[Written problem] All of the data below must be repeated exactly.

[Data lines]
## start

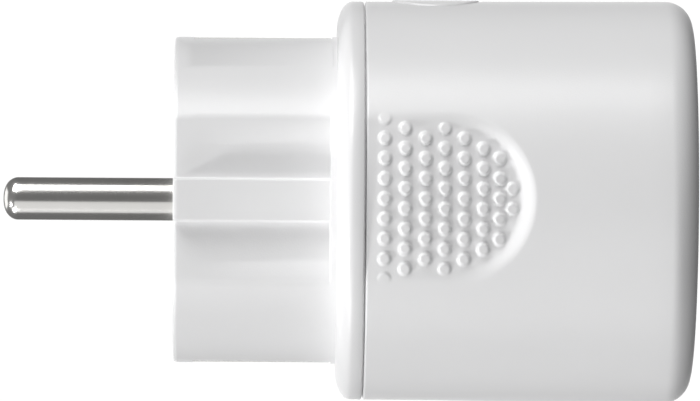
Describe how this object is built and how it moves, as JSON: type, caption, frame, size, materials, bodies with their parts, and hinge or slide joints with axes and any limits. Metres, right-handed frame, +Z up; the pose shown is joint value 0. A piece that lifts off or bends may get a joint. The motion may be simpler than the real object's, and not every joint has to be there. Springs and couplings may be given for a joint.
{
  "type": "plug in power meter",
  "caption": "Round plug-through power meter with a hybrid CEE 7/7 plug, a shuttered Schuko socket, dotted thumb grips and a push button.",
  "frame": {"origin": "on the plug's axis in the flange's rear face, which closes onto the wall socket's rim", "axes": "+X along the axis from the pins to the socket, +Z up through the button, pins at +Y and -Y"},
  "size_m": [0.0773, 0.0452, 0.0452],
  "materials": {
    "housing_white": "satin, fine spark-eroded grain",
    "insert_white": "satin",
    "pin_nickel": "nickel plated, polished",
    "earth_metal": "nickel plated strip",
    "screw_steel": "zinc plated",
    "contact_brass": "bare rolled strip",
    "board_green": "solder resist",
    "black_plastic": "moulded",
    "relay_blue": "moulded",
    "coil_copper": "enamelled winding",
    "varistor_blue": "dipped coating",
    "capacitor_yellow": "moulded box",
    "fuse_ceramic": "ceramic tube with metal caps",
    "led_clear": "clear resin"
  },
  "bodies": {
    "root": {"rear_housing": "housing_white", "front_housing": "housing_white", "socket_well": "insert_white", "housing_screw": "screw_steel", "pin_live": "pin_nickel", "pin_neutral": "pin_nickel", "pin_rivets": "contact_brass", "busbar_live": "contact_brass", "busbar_neutral": "contact_brass", "earth_yoke": "earth_metal", "earth_tube": "earth_metal", "earth_strap": "earth_metal", "earth_bracket": "earth_metal", "contact_live": "contact_brass", "contact_neutral": "contact_brass", "contact_carrier": "black_plastic", "shutter_spring": "screw_steel", "power_board": "board_green", "shunt_resistor": "coil_copper", "fuse": "fuse_ceramic", "varistor": "varistor_blue", "film_capacitor": "capacitor_yellow", "filter_capacitors": "black_plastic", "inductor": "black_plastic", "bridge_rectifier": "black_plastic", "supply_chip": "black_plastic", "metering_chip": "black_plastic", "relay_case": "relay_blue", "relay_base": "black_plastic", "relay_coil": "coil_copper", "relay_frame": "screw_steel", "board_headers": "black_plastic", "control_board": "board_green", "radio_module": "board_green", "shield_can": "screw_steel", "status_led": "led_clear", "push_switch": "black_plastic", "snap_dome": "screw_steel"},
    "button": {"button_cap": "housing_white"},
    "plunger": {"switch_plunger": "insert_white"},
    "shutter": {"shutter": "insert_white"},
    "clip_top": {"earth_clip_top": "earth_metal"},
    "clip_bottom": {"earth_clip_bottom": "earth_metal"},
    "armature": {"relay_armature": "screw_steel"}
  },
  "joints": [
    {"name": "button_press", "type": "slide", "parent": "root", "child": "button", "axis": [0, 0, -1], "range_m": [0, 0.00035], "stiffness_N_per_m": 400, "springref_m": -0.001},
    {"name": "plunger_press", "type": "slide", "parent": "root", "child": "plunger", "axis": [0, 0, -1], "range_m": [0, 0.00035], "deforming": ["snap_dome"]},
    {"name": "shutter_turn", "type": "hinge", "parent": "root", "child": "shutter", "pos_m": [0.0193, 0, 0], "axis": [-1, 0, 0], "range_deg": [0, 40], "stiffness_Nm_per_rad": 0.002, "springref_deg": -22.92, "deforming": ["shutter_spring"]},
    {"name": "clip_top_flex", "type": "hinge", "parent": "root", "child": "clip_top", "pos_m": [0.0183, 0, 0.0178], "axis": [0, -1, 0], "range_deg": [0, 5.5], "stiffness_Nm_per_rad": 0.05, "springref_deg": -5.73},
    {"name": "clip_bottom_flex", "type": "hinge", "parent": "root", "child": "clip_bottom", "pos_m": [0.0183, 0, -0.0178], "axis": [0, 1, 0], "range_deg": [0, 5.5], "stiffness_Nm_per_rad": 0.05, "springref_deg": -5.73},
    {"name": "armature_tilt", "type": "hinge", "parent": "root", "child": "armature", "pos_m": [-0.01295, 0.0035, 0.0084], "axis": [0, 0, 1], "range_deg": [0, 2.5], "stiffness_Nm_per_rad": 0.005, "springref_deg": -5.73}
  ],
  "couplings": [
    {"joint": "plunger_press", "follows": "button_press", "ratio": 1}
  ]
}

## end

[Answer in full]
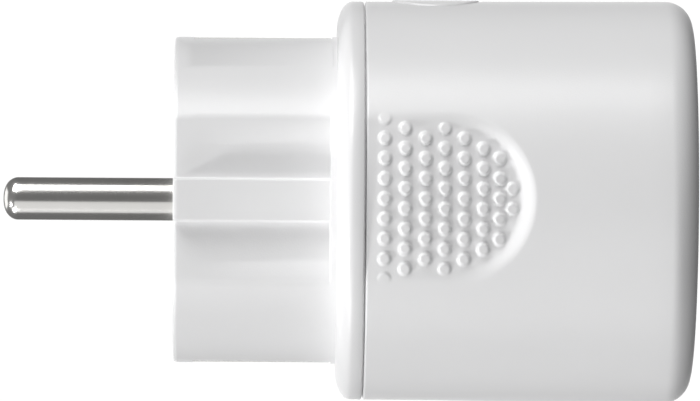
Describe how this object is built and how it moves, as JSON: type, caption, frame, size, materials, bodies with their parts, and hinge or slide joints with axes and any limits. Metres, right-handed frame, +Z up; the pose shown is joint value 0. A piece that lifts off or bends may get a joint. The motion may be simpler than the real object's, and not every joint has to be there. Springs and couplings may be given for a joint.
{
  "type": "plug in power meter",
  "caption": "Round plug-through power meter with a hybrid CEE 7/7 plug, a shuttered Schuko socket, dotted thumb grips and a push button.",
  "frame": {"origin": "on the plug's axis in the flange's rear face, which closes onto the wall socket's rim", "axes": "+X along the axis from the pins to the socket, +Z up through the button, pins at +Y and -Y"},
  "size_m": [0.0773, 0.0452, 0.0452],
  "materials": {
    "housing_white": "satin, fine spark-eroded grain",
    "insert_white": "satin",
    "pin_nickel": "nickel plated, polished",
    "earth_metal": "nickel plated strip",
    "screw_steel": "zinc plated",
    "contact_brass": "bare rolled strip",
    "board_green": "solder resist",
    "black_plastic": "moulded",
    "relay_blue": "moulded",
    "coil_copper": "enamelled winding",
    "varistor_blue": "dipped coating",
    "capacitor_yellow": "moulded box",
    "fuse_ceramic": "ceramic tube with metal caps",
    "led_clear": "clear resin"
  },
  "bodies": {
    "root": {"rear_housing": "housing_white", "front_housing": "housing_white", "socket_well": "insert_white", "housing_screw": "screw_steel", "pin_live": "pin_nickel", "pin_neutral": "pin_nickel", "pin_rivets": "contact_brass", "busbar_live": "contact_brass", "busbar_neutral": "contact_brass", "earth_yoke": "earth_metal", "earth_tube": "earth_metal", "earth_strap": "earth_metal", "earth_bracket": "earth_metal", "contact_live": "contact_brass", "contact_neutral": "contact_brass", "contact_carrier": "black_plastic", "shutter_spring": "screw_steel", "power_board": "board_green", "shunt_resistor": "coil_copper", "fuse": "fuse_ceramic", "varistor": "varistor_blue", "film_capacitor": "capacitor_yellow", "filter_capacitors": "black_plastic", "inductor": "black_plastic", "bridge_rectifier": "black_plastic", "supply_chip": "black_plastic", "metering_chip": "black_plastic", "relay_case": "relay_blue", "relay_base": "black_plastic", "relay_coil": "coil_copper", "relay_frame": "screw_steel", "board_headers": "black_plastic", "control_board": "board_green", "radio_module": "board_green", "shield_can": "screw_steel", "status_led": "led_clear", "push_switch": "black_plastic", "snap_dome": "screw_steel"},
    "button": {"button_cap": "housing_white"},
    "plunger": {"switch_plunger": "insert_white"},
    "shutter": {"shutter": "insert_white"},
    "clip_top": {"earth_clip_top": "earth_metal"},
    "clip_bottom": {"earth_clip_bottom": "earth_metal"},
    "armature": {"relay_armature": "screw_steel"}
  },
  "joints": [
    {"name": "button_press", "type": "slide", "parent": "root", "child": "button", "axis": [0, 0, -1], "range_m": [0, 0.00035], "stiffness_N_per_m": 400, "springref_m": -0.001},
    {"name": "plunger_press", "type": "slide", "parent": "root", "child": "plunger", "axis": [0, 0, -1], "range_m": [0, 0.00035], "deforming": ["snap_dome"]},
    {"name": "shutter_turn", "type": "hinge", "parent": "root", "child": "shutter", "pos_m": [0.0193, 0, 0], "axis": [-1, 0, 0], "range_deg": [0, 40], "stiffness_Nm_per_rad": 0.002, "springref_deg": -22.92, "deforming": ["shutter_spring"]},
    {"name": "clip_top_flex", "type": "hinge", "parent": "root", "child": "clip_top", "pos_m": [0.0183, 0, 0.0178], "axis": [0, -1, 0], "range_deg": [0, 5.5], "stiffness_Nm_per_rad": 0.05, "springref_deg": -5.73},
    {"name": "clip_bottom_flex", "type": "hinge", "parent": "root", "child": "clip_bottom", "pos_m": [0.0183, 0, -0.0178], "axis": [0, 1, 0], "range_deg": [0, 5.5], "stiffness_Nm_per_rad": 0.05, "springref_deg": -5.73},
    {"name": "armature_tilt", "type": "hinge", "parent": "root", "child": "armature", "pos_m": [-0.01295, 0.0035, 0.0084], "axis": [0, 0, 1], "range_deg": [0, 2.5], "stiffness_Nm_per_rad": 0.005, "springref_deg": -5.73}
  ],
  "couplings": [
    {"joint": "plunger_press", "follows": "button_press", "ratio": 1}
  ]
}